While the depth of detail in each species account is striking, I’m most impressed by the breadth of coverage that this guide provides. It is no small feat to document the complete vocal repertoires of 537 species. I have built my career as an ornithologist on studying birdsong, and yet I can’t come close to Pieplow’s expertise in recognizing the variety of avian sounds across North America. I can happily describe the complete vocal acrobatics of a few species in great detail. Want to know about Rock Wren songs? Ask away! But if you asked me to tell you about every noise regularly made by every duck in California, I would be struck speechless. Luckily, I don’t really need to answer that question myself; I can refer you to this field guide.
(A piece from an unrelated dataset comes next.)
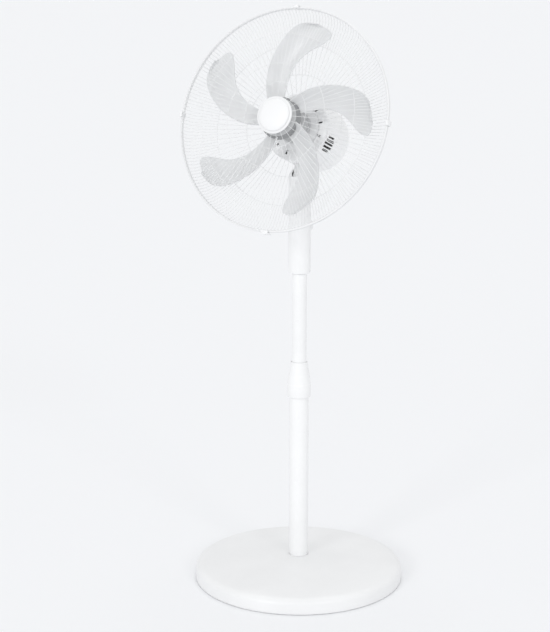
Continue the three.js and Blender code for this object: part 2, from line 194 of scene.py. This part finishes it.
def edge_wear(finish, colour, rubbed, amount):
    """Mixes the rubbed colour into the corners."""
    geometry = finish.add("ShaderNodeNewGeometry")
    corner = finish.add("ShaderNodeMapRange")
    corner.inputs["From Min"].default_value = CORNER_FROM
    corner.inputs["From Max"].default_value = CORNER_TO
    corner.inputs["To Max"].default_value = amount
    finish.link(geometry.outputs["Pointiness"], corner.inputs["Value"])
    mix = finish.add("ShaderNodeMix", data_type="RGBA")
    finish.link(corner.outputs["Result"], mix.inputs["Factor"])
    finish.link(colour, mix.inputs[6])
    mix.inputs[7].default_value = (*rubbed, 1)
    finish.link(mix.outputs[2], finish.shader.inputs["Base Color"])


def moulded_plastic(name, low, high, roughness, grain, sheen=0.0):
    finish = Finish(name)
    cloud = finish.noise(9, detail=4)
    rubbed = tuple(min(1, part * 1.05) for part in high)
    edge_wear(finish, finish.ramp(cloud, low, high), rubbed, amount=0.6)
    handled = finish.noise(38, detail=5, rough=0.6)
    handled_roughness = finish.spread(handled, roughness - 0.06, roughness + 0.07)
    finish.link(handled_roughness, finish.shader.inputs["Roughness"])
    finish.bump(finish.noise(grain, detail=2, rough=0.5), strength=0.12, depth=0.0002)
    return finish.set(Specular_IOR_Level=0.45, Coat_Weight=sheen, Coat_Roughness=0.18)


def powder_coat(name, low, high, roughness):
    finish = Finish(name)
    cloud = finish.noise(14, detail=3)
    edge_wear(finish, finish.ramp(cloud, low, high), low, amount=0.4)
    uneven = finish.spread(finish.noise(60, detail=4), roughness - 0.05, roughness + 0.08)
    finish.link(uneven, finish.shader.inputs["Roughness"])
    finish.bump(finish.noise(900, detail=2, rough=0.4), strength=0.1, depth=0.00015)
    return finish.set(Specular_IOR_Level=0.5)


def plain_metal(name, low, high, roughness, lines=(1, 1, 12)):
    finish = Finish(name)
    streaks = finish.noise(120, detail=4, rough=0.6, place=finish.stretched(lines))
    finish.link(finish.ramp(streaks, low, high), finish.shader.inputs["Base Color"])
    uneven = finish.spread(streaks, roughness - 0.08, roughness + 0.1)
    finish.link(uneven, finish.shader.inputs["Roughness"])
    finish.bump(streaks, strength=0.15, depth=0.0002)
    return finish.set(Metallic=1.0)


white_shell = moulded_plastic(
    "white moulded shell", (0.875, 0.878, 0.882), (0.905, 0.908, 0.912),
    roughness=0.36, grain=1400, sheen=0.2)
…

How is one to make the best possible use of the Peterson Field Guide to Bird Sounds of Western North America? If you take it with you while birding, there’s a helpful index to bird sounds at the end of the book. When you hear a buzzy up-slurred note, you can consult the index for a list of birds that make such sounds. When you hear a song with a distinctive phrasing structure, you can look that up too. On days when you don’t want to carry it around in the field, you can still use this guide to improve your field identification skills. A little bit of study at home will teach you what to listen for and how to detect acoustic field marks. To document those field marks, you might be inspired to start recording more of the birds you encounter. With just an app on your phone, you can capture any bird sounds that have been eluding identification. Press record, bring them home, turn them into spectrograms, and use this reference to identify them. How many times have you done the same for a visual ID, snapping a picture to take home and pore over for subtleties? Now you have a way to do the same with vocalizations. My many years of poring over spectrograms have revealed to me amazing details found in the songs and calls of birds. I hope that readers of this guide will go down a similar path of discovery, joy, and appreciation.
Lauryn Benedict is Associate Professor of Biological Sciences at the University of Northern Colorado, where she teaches ornithology, animal behavior, and animal diversity. She has long been fascinated by avian sociality, with an emphasis on how birds use sounds to signal meaning and coordinate behaviors. Her recent work examines the evolution of song in both male and female songbirds.